Распространяются образы: ищущего истинных целей жизни и находящего их в уходе от жизни, в посвящении себя служению Богу, мученика за христианскую веру («Стойкий принц» (1635) Кальдерона, «Екатерина Грузинская» (1657) Грифиуса и др.), отвергающего земные соблазны и радостно приемлющего мученическую смерть. Образ мученика за веру постоянен и в живописи (Рубенс «Распятие Петра», Рибейра «Мучения св. Варфоломея» и др.). Все земное – бренно, временно, здешняя «жизнь есть сон», подлинная жизнь наступает лишь после смерти, чувственный мир – юдоль страданий, которые надо переносить стойко, в ожидании смерти, растворяясь душой в Боге, религиозный экстаз – путь к вечности. Но при этом религиозный экстаз будет основан часто на плохо скрываемом эротизме. Отсюда появляется необходимый реквизит литературы барокко: пепел, прах, дым, скелеты и пр. В литературе возникают метафоры типа: жизнь человека – цветок, мгновенно теряющий лепестки, но сохраняющий шипы и сухой ствол, человек – сгорающий огарок, стекло; аллегорические персонажи будут населять литературные тексты этого периода: Смерть, Парки, Вера и др.; появляются сборники стихов под характерными заглавиями: «Кладбищенские мысли», «Похоронные песни», «Vanitas Mundi» и пр.

Дух поэта взволнован, потому его произведения лишены ясности и четкости в построении; поэт тяготеет к смешанным жанрам. Контрреформация разбила универсальный объективизм поэзии Ренессанса; поэзия барокко знает примеры углубленнейшего индивидуализма, субъективизма, ведет борьбу с поэтическими формулами. Но это на одной стороне; на другой – собираются обратные признаки. В этом новая антиномичность стиля. Мистицизму, субъективизму, композиционной нестройности противостоят: гедонизм, светскость, увлечение литературными формулами. Здесь можно говорить о противоречии начал в мировоззрении человека эпохи барокко – о борьбе рационализма и иррационализма: рационалистическая струя переходит к просвещению, а иррационалистическая струя – к иррационалистам второй половины XVIII столетия и романтикам; отсюда понятен интерес последних к этой эпохе.

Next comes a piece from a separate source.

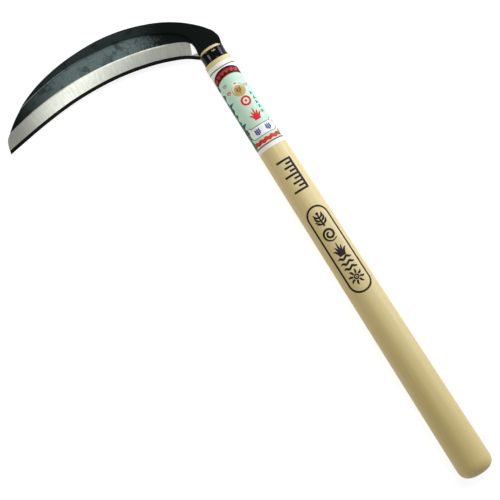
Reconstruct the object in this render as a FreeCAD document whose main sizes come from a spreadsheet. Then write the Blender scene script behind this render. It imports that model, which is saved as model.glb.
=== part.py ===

Если в одном случае поэт оценил свое духовное волнение и в выражении его видел цель поэзии, то в другом случае наблюдается увлечение чисто внешними элементами, увлечение орнаментикой, которая вырастает во все подавляющую величину. Часто эти два направления литературы барокко скрещиваются, гедонизм прорезается мистицизмом, взволнованность поэта выливается в неизменные схемы, формулы. Здесь следует указать на маринизм как на течение, характеризующее во многом стиль барокко.

Итальянский поэт Дж. Б. Марино и плеяда поэтов, примыкающих к нему, культивируют светский эротизм, их девиз – наслаждение (поэма Марино – «Адоне» (1623) и др.). Маринизм был явлением общеевропейским. Однако произведения поэтов барокко, насыщенные гедонистическими настроениями, разнятся от аналогичных произведений Ренессанса. Поэты Ренессанса ценили стройность и известную простоту в художественной вещи, поэты барокко стройность понимают как схематизм, простоту заменяют причудливостью, вычурностью, надуманностью, высокопарностью. Причудливость здесь настолько существенный признак, что вся эпоха и носит название, соответствующее «жемчужине неправильной формы» и, вообще, всему неправильному.